EXERCISE AIM –
Among the lines below, list those containing the string "finishes".

AVAILABLE DATA –
● ● ● ● ● ● ●

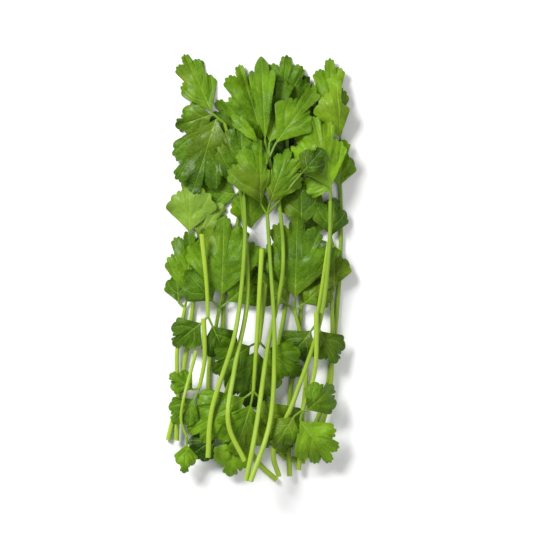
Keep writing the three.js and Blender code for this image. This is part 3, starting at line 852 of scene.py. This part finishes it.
# Each sprig's stalk from the cut end up, and its leaflets: joint along the stalk, base, tip, spread right,
# spread left, lobes a side, and tone from deep 0 to bright 1, with more for a leaflet that shows its pale
# underside. Millimetres and degrees, seen from above. The deepest tones are partly the leaves' own dark
# green and partly painted shade for leaflets in the heap's shadowed gaps, and some tones are raised as
# painted light against shadows that fall on a leaflet.
sprigs = {
    # sprig_01 lies lowest: its deep tones are painted shade, dark green standing for the shadowed gaps
    # under the top leaves
    "sprig_01": {
        "seed": 1,
        "stalk": [(25, -90), (15, -88), (7, -71), (13, -24), (19, 22), (20, 56)],
        "leaflets": [
            (1, (23, 68), (18, 90), 38, 38, 1, 0.10),
            (1, (20, 59), (35, 68), 44, 44, 1, 0.12),
            (1, (15, 55), (0, 76), 46, 46, 1, 0.18),
            (0.93, (14, 45), (4, 58), 46, 46, 1, 0.12),
        ],
    },
    "sprig_02": {
        "seed": 2,
        "stalk": [(12, -99), (3, -91), (-10, -67), (-15, -16), (-8, 29), (-3, 54)],
        "leaflets": [
            (0.9, (-11, 33), (-31, 37), 46, 56, 1, 0.50),
            (0.8, (-3, 18), (-6, 39), 40, 40, 1, 0.78),
            (1, (-4, 55), (-21, 77), 42, 42, 2, 0.42),
            (1, (1, 59), (-11, 94), 16, 36, 2, 0.60),
        ],
    },
    "sprig_03": {
        "seed": 3,
        "stalk": [(18, -97), (17, -83), (17, -61), (21, -15), (15, 32), (12, 60)],
        "leaflets": [
            (1, (8, 67), (11, 99), 40, 42, 2, 0.48),
            (1, (15, 63), (29, 79), 40, 40, 1, 0.30),
        ],
    },
    "sprig_04": {
        "seed": 4,
        "stalk": [(24, -85), (33, -61), (38, -14), (38, 32), (35, 57)],
        "leaflets": [
            # this leaflet's tone is raised as painted light, making up for the shadow that the leaves above
            # cast on it
            (0.84, (37, 38), (39, 60), 28, 42, 1, 0.80),
            (1, (32, 59), (20, 73), 44, 44, 1, 0.25),
            (1, (33, 64), (31, 98), 26, 34, 2, 0.74),
            (1, (37, 60), (34, 90), 8, 34, 1, 0.92),
        ],
    },
    "sprig_05": {
        "seed": 5,
        "stalk": [(30, -80), (35, -61), (36, -33), (35, -10), (35, 11)],
        "leaflets": [
            (0.74, (36, -9), (36, 10), 36, 44, 1, 0.55),
            (1, (27, 14), (23, 35), 42, 44, 1, 0.48),
            (0.9, (20, 19), (19, 42), 44, 44, 1, 0.36),
            (1, (34, 15), (35, 33), 38, 46, 1, 0.42),
        ],
    },
    "sprig_06": {
        "seed": 6,
        "stalk": [(-39, -82), (-34, -57), (-31, -35), (-29, -12), (-31, 9)],
        "leaflets": [
            (1, (-28, 12), (-17, 29), 46, 44, 1, 1.40),
            (1, (-32, 15), (-33, 41), 44, 36, 1, 1.45),
        ],
    },
    "sprig_07": {
        "seed": 7,
        "stalk": [(-35, -82), (-35, -61), (-36, -40), (-33, -20)],
        "leaflets": [
            (1, (-36, -18), (-38, -2), 38, 34, 1, 0.45),
            (1, (-32, -15), (-32, 16), 46, 36, 2, 0.60),
        ],
    },
    "sprig_08": {
        "seed": 8,
        "stalk": [(-20, -89), (-20, -73), (-21, -49), (-17, -20)],
        "leaflets": [
            (1, (-20, -17), (-33, -3), 46, 40, 1, 0.40),
            (1, (-13, -17), (3, -1), 44, 46, 1, 0.55),
            (1, (-16, -14), (-16, 23), 46, 46, 2, 0.62),
        ],
    },
    "sprig_09": {
        "seed": 9,
        "stalk": [(22, -94), (23, -71), (24, -43), (18, -20)],
        "leaflets": [
            (1, (22, -17), (34, -5), 44, 44, 1, 0.42),
            (1, (14, -17), (-1, -3), 44, 44, 1, 0.30),
            (1, (18, -14), (18, 24), 46, 46, 2, 0.45),
        ],
    },
    "sprig_10": {
        "seed": 21,
        "stalk": [(33, 12), (30, -12), (28, -26)],
        "leaflets": [
            (1, (30, -29), (38, -44), 42, 44, 1, 0.30),
            (1, (26, -29), (15, -44), 44, 42, 1, 0.22),
        ],
    },
    "sprig_11": {
        "seed": 22,
        "stalk": [(-26, 14), (-23, -10), (-22, -24)],
        "leaflets": [
            (1, (-25, -27), (-38, -38), 44, 42, 1, 0.40),
            (1, (-20, -28), (-12, -45), 42, 44, 1, 0.30),
        ],
    },
    "sprig_12": {
        "seed": 10,
        "stalk": [(4, -8), (3, -24), (2, -35)],
        "leaflets": [
            (1, (5, -38), (22, -50), 42, 46, 1, 0.55),
            (1, (-2, -37), (-19, -50), 46, 42, 1, 0.50),
            (1, (1, -39), (-3, -66), 46, 44, 1, 0.30),
        ],
    },
    "sprig_13": {
        "seed": 13,
        "stalk": [(-9, -50), (-14, -64), (-14, -77)],
        "leaflets": [
            # a dark crinkled leaflet, its tone taken down further as painted shade
            (1, (-17, -80), (-30, -90), 42, 42, 1, 0.08),
            (1, (-8, -80), (-10, -98), 50, 52, 1, 0.92),
        ],
    },
    "sprig_14": {
        "seed": 11,
        "stalk": [(2, 8), (1, -29), (0, -58)],
        "leaflets": [
            (1, (4, -62), (16, -86), 46, 48, 1, 0.72),
            (1, (-4, -61), (-30, -78), 42, 42, 2, 0.74),
            (1, (-1, -64), (-8, -88), 44, 44, 1, 0.62),
        ],
    },
    "sprig_15": {
        "seed": 14,
        "stalk": [(-24, -25), (-23, -44), (-25, -57)],
        "leaflets": [
            (1, (-28, -58), (-39, -51), 44, 42, 1, 0.62),
            (1, (-27, -62), (-37, -74), 44, 44, 1, 0.52),
        ],
    },
    "sprig_16": {
        "seed": 15,
        "thick": 0.7,
        "stalk": [(-27, -40), (-33, -72), (-30, -80)],
        "leaflets": [
            (1, (-30, -83), (-31, -97), 32, 34, 1, 0.85),
        ],
    },
    "sprig_17": {
        "seed": 17,
        "stalk": [(-3, -90), (-11, -73), (-9, -48), (-4, -15), (-8, 30), (-12, 50), (-17, 66)],
        "leaflets": [
            (1, (-23, 70), (-40, 64), 44, 46, 1, 0.50),
            (1, (-23, 71), (-37, 98), 30, 32, 2, 0.55),
            (1, (-21, 68), (-31, 33), 42, 44, 2, 0.30),
        ],
    },
    "sprig_18": {
        "seed": 16,
        "stalk": [(-20, -89), (-19, -68), (-9, -30), (-6, 14), (-7, 32)],
        "leaflets": [
            (1, (-7, 35), (-10, 69), 42, 36, 2, 0.38),
        ],
    },
    "sprig_19": {
        "seed": 18,
        "stalk": [(13, -97), (10, -86), (19, -61), (30, -24), (33, 9), (33, 31)],
        "leaflets": [
            (1, (33, 36), (20, 41), 40, 40, 1, 0.75),
            (1, (33, 37), (24, 70), 34, 46, 2, 0.86),
        ],
    },
    "sprig_20": {
        "seed": 12,
        "stalk": [(28, -20), (28, -48), (23, -66)],
        "leaflets": [
            (1, (25, -66), (37, -54), 46, 46, 1, 0.60),
            (1, (19, -69), (10, -84), 44, 42, 1, 0.50),
            (1, (22, -71), (37, -90), 46, 48, 2, 0.92),
        ],
    },
    "sprig_21": {
        "seed": 19,
        "stalk": [(-2, -99), (2, -73), (6, -38), (12, -1), (9, 31), (4, 50)],
        "leaflets": [
            (1, (-1, 57), (-14, 70), 22, 20, 0, 0.72),
            (1, (4, 57), (11, 87), 34, 30, 1, 0.52),
            (1, (7, 57), (25, 83), 26, 28, 1, 0.62),
            (1, (2, 58), (-1, 98), 15, 15, 0, 0.62),
        ],
    },
    "sprig_22": {
        "seed": 20,
        "stalk": [(0, -99), (8, -72), (9, -34), (6, 3), (4, 24)],
        "leaflets": [
            (1, (1, 29), (-1, 59), 20, 54, 2, 0.55),
            (1, (5, 29), (13, 55), 42, 26, 2, 0.60),
            (1, (19, 43), (29, 55), 38, 38, 1, 0.15),
        ],
    },
}


def growLeaflet(growth, solid, leaving, leaflet, seed):  # with its side stalk
    base, tip = [Vector(corner) for corner in leaflet[:2]]
    root = (tip - base).normalized() * stalkShape["rootOverlap"]
    route = evenly(smoothRoute([leaving.to_2d(), base, base + root]), stalkShape["step"])
    first = stalkShape["sideRadius"]
    radii = tapered(first, first * stalkShape["sideTaper"], len(route))
    centres = restStalk(solid, route, radii, leaving.z)
    foot = addLeaflet(growth, solid, leaflet, seed)
    rise = foot - stalkShape["sink"] * radii[-1] - centres[-1].z
    drop = leaving.z - centres[0].z
    for centre, lift in zip(centres, tapered(drop, rise, len(centres))):
        centre.z += lift
    addStalk(growth, centres, radii, False)


def growSprig(node, sprig):
    solid = Solid(node)
    growth = Growth()
    thick = sprig.get("thick", 1)
    route = evenly(smoothRoute(sprig["stalk"]), stalkShape["step"])
    radii = tapered(stalkShape["cutRadius"] * thick, stalkShape["topRadius"] * thick, len(route))
    centres = restStalk(solid, route, radii)
    addStalk(growth, centres, radii, True)
    for k, (joint, *leaflet) in enumerate(sprig["leaflets"]):
        leaving = centres[round(joint * (len(centres) - 1))]
        growLeaflet(growth, solid, leaving, leaflet, sprig["seed"] * leafShape["seedStep"] + k)
    piece = growth.finish("fine_" + node, finishes)
    for sheet in growth.sheets:
        heap.lay(sheet)
    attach(piece, "root")
    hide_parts(node)
    return piece


faceCount = 0
for node, sprig in sprigs.items():
    piece = growSprig(node, sprig)
    faceCount += sum(len(p.vertices) - 2 for p in piece.data.polygons)
print("sprigs grown, triangles:", faceCount)

studio = {  # metres
    "floorSize": 6,
    "floorHeight": -0.0002,
    "floorGreys": ((0.86, 0.86, 0.86, 1), (0.90, 0.90, 0.90, 1)),
    "floorScale": 3,  # patterns a metre
    "floorRoughness": 0.6,
    "sky": 0.36,
    "lamps": [  # place, size, watts
        ((-0.60, 0.55, 0.75), 0.4, 17.0),
        ((0.55, -0.25, 1.0), 0.9, 4.5),
    ],
}

bpy.ops.object.select_all(action="DESELECT")
bpy.ops.mesh.primitive_plane_add(size=studio["floorSize"], location=(0, 0, studio["floorHeight"]))
floor = bpy.context.object
floor.name = "studio_floor"
f = Finish("paleFloor")
floor.data.materials.append(f.finish({
    "Base Color": f.blend(f.noise(f.place(), studio["floorScale"]), *studio["floorGreys"]),
    "Roughness": studio["floorRoughness"],
}))

world = bpy.data.worlds.new("studioSky")
bpy.context.scene.world = world
world.use_nodes = True
sky = world.node_tree.nodes["Background"]
sky.inputs["Color"].default_value = (1, 1, 1, 1)
sky.inputs["Strength"].default_value = studio["sky"]
for place, size, watts in studio["lamps"]:
    lamp = bpy.data.lights.new("softLamp", "AREA")
    lamp.size = size
    lamp.energy = watts
    holder = bpy.data.objects.new("softLamp", lamp)
    holder.location = place
    holder.rotation_euler = (-Vector(place)).to_track_quat("-Z", "Y").to_euler()
    bpy.context.collection.objects.link(holder)

view = {
    "target": (0.0036, 0.0004, 0.008),  # metres
    "distance": 1.6,
    "elevation": 89,  # degrees above the surface, from the cut ends' side
    "roll": 1.68,
    "widthSeen": 0.2470,  # metres across the frame at the target
    "sensorWidth": 36,
}

camera = bpy.data.cameras.new("viewCamera")
camera.sensor_width = view["sensorWidth"]
camera.lens = view["sensorWidth"] * view["distance"] / view["widthSeen"]
holder = bpy.data.objects.new("viewCamera", camera)
bpy.context.collection.objects.link(holder)
tilt = Matrix.Rotation(math.radians(90 - view["elevation"]), 4, "X")
holder.matrix_world = (Matrix.Translation(Vector(view["target"])) @ tilt
                       @ Matrix.Translation((0, 0, view["distance"]))
                       @ Matrix.Rotation(math.radians(view["roll"]), 4, "Z"))
bpy.context.scene.camera = holder
bpy.context.scene.view_settings.view_transform = "Standard"
print("stage set")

● ● ● ● ● ● ●

TASK RESULT –
Keep writing the three.js and Blender code for this image. This is part 3, starting at line 852 of scene.py. This part finishes it.
    piece = growth.finish("fine_" + node, finishes)